Cutthroat Island

It’s amazing how a likable lead can draw you into a movie but that’s exactly what Naomi Ackie does for “Blink Twice,” the psychological thriller/directorial debut of actress Zoe Kravitz. Not that “Blink Twice” needs Ackie’s help. However, with a third act that thrills more as satire than straight horror, it’s nice to have Ackie as your film’s anchor.

 “Blink Twice” begins by meting Frida (Ackie), a girl whose career ambitions float around painting animals on fingernails under the appealing (appalling) name ‘anailmals’ while earning real money as catering wait staff with her roommate Jess (Alia Shawkat). While working a gala fundraiser hosted by billionaire Slater King (Channing Tatum), the King-infatuated Frida and Jess put on ball gowns to crash the party. When Frida’s high heel snaps off, the tumble turns into a ‘meet-cute’ when King helps Frida to her feet. Before King is called away while talking to Frida until party’s end, King impulsively invites Frida and Jess to leave with him and languish on King’s private island for a few days as his personal guests.
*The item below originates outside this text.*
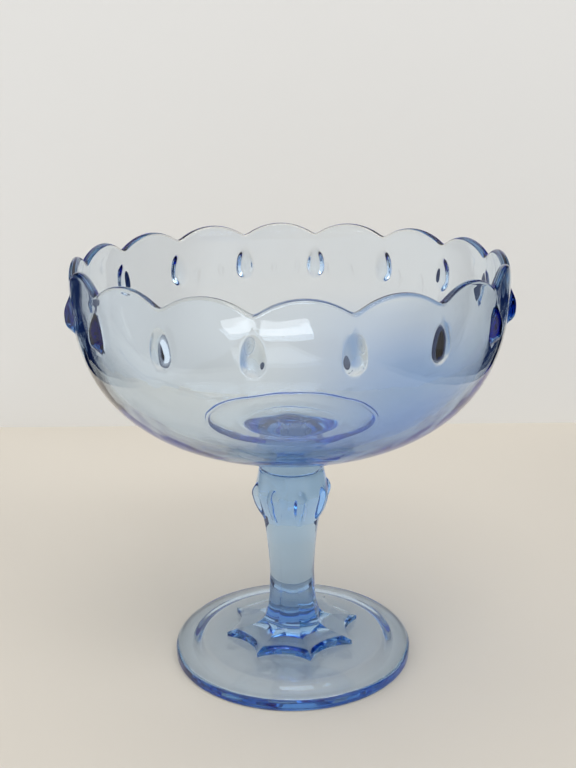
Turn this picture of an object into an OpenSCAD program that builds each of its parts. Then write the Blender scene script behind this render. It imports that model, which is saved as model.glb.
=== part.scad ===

 The girls do not refuse and are whisked by private jet to King’s remote island. They aren’t alone: among King’s other guests are seven men and women (including Christian Slater and Haley Joel Osment) who appear to be old friends. Upon arriving at King’s island estate, King’s assistant Stacy (Geena Davis) collects everyone’s cell phones. Jess looks apprehensive but King assures her she can do whatever she wants. To not appear rude or radically different, Jess gives Stacy her phone- why would she need her cell phone anyway?

 Naturally, Frida and Jess find they’ll need their cell phones to try to contact the outside world when strange things begin happening. Despite being pampered and having their clothes laid out for them in advance, Frida and Jess find they’re being dressed identically to the other women guests and this strikes them as odd. While King gives his guests a lavish dinner at day’s end, drugs become the dessert of choice and Frida and Jess have a hard time remembering what happened when they awaken the next day. Of course, the strangest lost memory comes when Frida cannot find Jess on the island and no one else can remember ever meeting Jess.

 Frida’s search for Jess and uncovering the reason for her disappearance as well as the more disturbing denial from the other guests of Jess even existing is what draws you into “Blink Twice.” With Ackie as Frida, the audience’s investment in Frida’s interests aren’t wasted. From identifying with Frida’s giddy acceptance to being treated like a princess by her infatuation to finding the troubling truth behind strange situations and memory lapses masked by drugs, Ackie runs the emotional gambit in uncovering the unbelievable. Having only seen Ackie two years ago in “Whitney Houston: I Wanna Dance With Somebody” playing Houston herself, she’s two-for-two in the making-me-believe department.

 When all is revealed, “Blink Twice” comes off as a mix of 2022’s “The Menu” (where chef Ralph Fiennes cooks up a lavish dinner on a remote island with an ulterior motive that gives his guests a bad aftertaste) and 1975’s “The Stepford Wives” (where the battle-of-the-sexes can advance misogyny if likeminded men make the first move).

 Despite a violent and vindictive denouement, “Blink Twice’s” script by Kravitz and E.T. Feigenbaum has something to say about the relationships between men and women. At its best, it satirically documents our impulse to not pay heed to the damaging effects of hedonistic love. Our flaw is our choosing to forget the damage (with drugs or by burying our past traumas) and embrace the happiness we felt as misguided as it might have been.